Forty-five years ago one of my neighborhood friends was Samuel T (Trigg) Dickensen, then in his late 80’s. Sam had studied at both the Kansas City and Chicago Art Institutes. While as a young man he painted backdrops for the Bowersock Theater, he is renowned as the painter of the panorama at KU’s Natural History Museum’s world famous exhibit, having collaborated with Professor Dyche in its creation. Sam lived simply and wouldn’t have been able to live in an upscale East Lawrence.
If development occurs as planned, it is questionable how many of today’s working artists could then afford to live in the neighborhood.

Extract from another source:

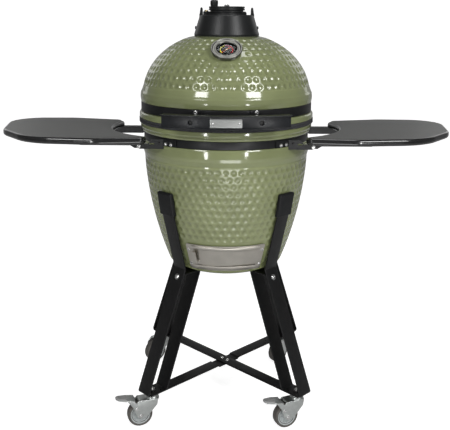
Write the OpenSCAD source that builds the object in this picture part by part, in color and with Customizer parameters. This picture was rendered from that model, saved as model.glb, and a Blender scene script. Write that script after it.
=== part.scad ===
// Kamado ceramic grill with folding side shelves, vented lid and four-leg rolling stand.
// Millimetres, +Z up, floor at z 0, body axis on the origin, front towards -Y.

/* [Body] */
// Height of the joint between the two felt gaskets
seam_z = 897; // [880:1:915]
// Outer radius at the felt gaskets
seam_r = 266; // [255:1:275]
// Largest radius of the dimpled bowl
bowl_r = 250.5; // [240:0.5:252]
// Underside of the bowl
bowl_z = 445; // [440:1:450]
// Wall of the bowl
bowl_wall = 26; // [22:1:30]
// Wall of the dome
dome_wall = 22; // [18:1:24]

/* [Lid opening] */
// Distance of the hinge pin behind the body axis
hinge_y = 305; // [300:1:315]
// Radius of the hinge pin
hinge_pin_r = 5; // [4:0.5:6]

/* [Handle] */
// Plan radius of the handle's front face
handle_R = 500; // [400:10:600]
// Distance of the handle's front face ahead of the axis
handle_front = 318; // [300:1:330]
// Half angle of the handle arc
handle_half = 21.1; // [15:0.1:25]

/* [Vent] */
// Radius of the rotating damper wheel
daisy_r = 54.5; // [48:0.5:58]
// Distance of the slide pivot from the vent axis
slide_pivot = 62; // [60:0.5:64]

/* [Thermometer] */
// Outer radius of the thermometer bezel
bezel_r = 44.5; // [38:0.5:46]
// Radius of the dial
dial_r = 27.5; // [22:0.5:27.5]

/* [Draft door] */
// Half angle of the draft frame
frame_half = 33.4; // [28:0.1:35]

/* [Shelves] */
// Height of the shelf tops
shelf_top = 865; // [860:1:870]
// Thickness of the shelves
shelf_t = 20; // [15:1:20]
// Distance of the shelf fold axis from the body axis
fold_x = 250; // [250:0.5:252]
// Height of the shelf fold axis
fold_z = 838; // [836:0.5:838]

/* [Stand] */
// Width of the leg strip
leg_w = 50; // [40:1:55]
// Thickness of the stand's flat steel
strip_t = 4; // [3:0.5:5]
// Distance of the casters' swivel axes from the body axis
caster_d = 306; // [300:1:312]
// Radius of the caster wheels
wheel_r = 37.5; // [35:0.5:38]

/* [Hidden] */
$fn = 48;

handle_cy = handle_R - handle_front;
gasket_gap = 0.05;
run = 0.05;

function bowl(z) = bowl_r * pow(1 - pow((800 - z) / 558, 1.65), 1 / 1.65);
function dome(z) = 256 * pow(1 - pow((z - 960) / 200, 2.15), 1 / 2.15);
function dome_in(z) = (256 - dome_wall) * pow(1 - pow((z - 960) / (200 - dome_wall), 2.15), 1 / 2.15);

// azimuth a is measured from the front, positive towards +X
module radial(a, r, z) rotate([0, 0, a]) translate([0, -r, z]) rotate([90, 0, 0]) children();
module sector(a0, a1) rotate([0, 0, a0 - 90]) rotate_extrude(angle = a1 - a0, $fn = 96) children();
module ring(r0, r1, z0, z1) rotate_extrude($fn = 96) translate([r0, z0]) square([r1 - r0, z1 - z0]);
module block(r0, r1, z0, z1) translate([r0, z0]) square([r1 - r0, z1 - z0]);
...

At best, most would be forced from their homes and yards into dense, multi-family rental units.
This project has clearly been in the works for some time, mostly with the knowledge of city officials. I recently asked a city administrator if condemnations of private properties by the city were planned, and was told “Not in this phase.” Obviously there is more on the drawing board.
Possibly the most insincere aspect of the project’s application was connecting itself to Langston Hughes and John Brown, It is disingenuous to link the memories of either of fighters for equality to a project designed to displace low-to-moderate income, culturally diverse residents. I call upon our city commissioners to acknowledge what is really going on here, and to reevaluate their $3.3 million in public funds committed to it by the former City Commission. And I ask whether our elected representatives want to contribute to the destruction of a vibrant, historic working class neighborhood comprised of starter families, small business owners, seniors aging in place, home owners, renters – and artists trying to live and make a living. Their decisions will have far reaching consequences.